Wednesday, April 22, 2009

Happy little gems from the library!

Old books are one of my life's small pleasures. Since I do a lot of reading in Latin and Greek, I tend to check out old books because, hey, the text really hasn't changed that much since these books were published! Today I was paging through my copy of Cicero's Phillipics when I came across this...

Now, I don't write in library books. EVER. I write in my own textbooks, yes, in pencil. Library books, no. But thank God that some people do write in their library books because I just love coming across little notes like this one.
This one says "probably the earliest instance in literature **** of the title divus, later to become the official imperial designation." It's in a very thick black pen, and in cursive, which I think is a sign it was written before 1990. This particular copy of this book was published in 1951, so it's actually not that old at all. And really, even if this was just written last year I still find it intriguing.

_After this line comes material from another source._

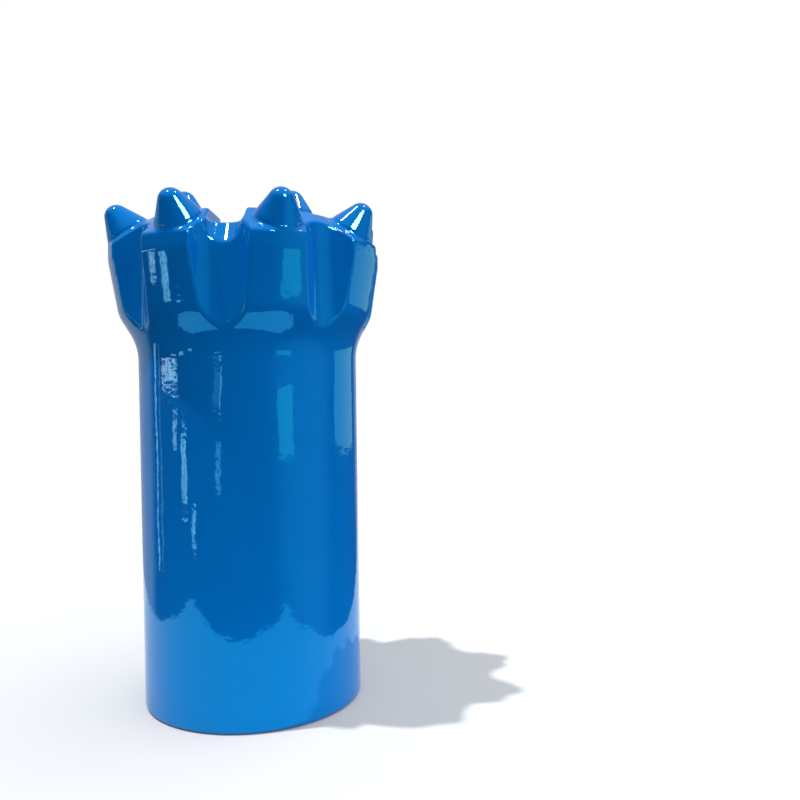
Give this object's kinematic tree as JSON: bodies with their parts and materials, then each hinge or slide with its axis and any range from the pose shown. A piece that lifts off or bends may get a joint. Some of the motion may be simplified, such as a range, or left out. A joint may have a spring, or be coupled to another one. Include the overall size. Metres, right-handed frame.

Was this mysterious Columbia scholar writing a paper on the term divus? Were they just particularly interested in it? Why was it SO important that they felt they should nicely write this in the margins of a library book? Did a graduate student doing thesis work on this very topic and feeling loopy after a long night in the library sleepily write this? Is this person still at Columbia?
I still haven't managed to convince myself that writing in library books is not a sin, but, if anyone ever finds a strange little squirrel drawing in the margins of a dorky library book... you'll know it was your favorite New York City Squirrel!

1 comment:

  1. It could be that the library got the book as a donation and the writing was already in it.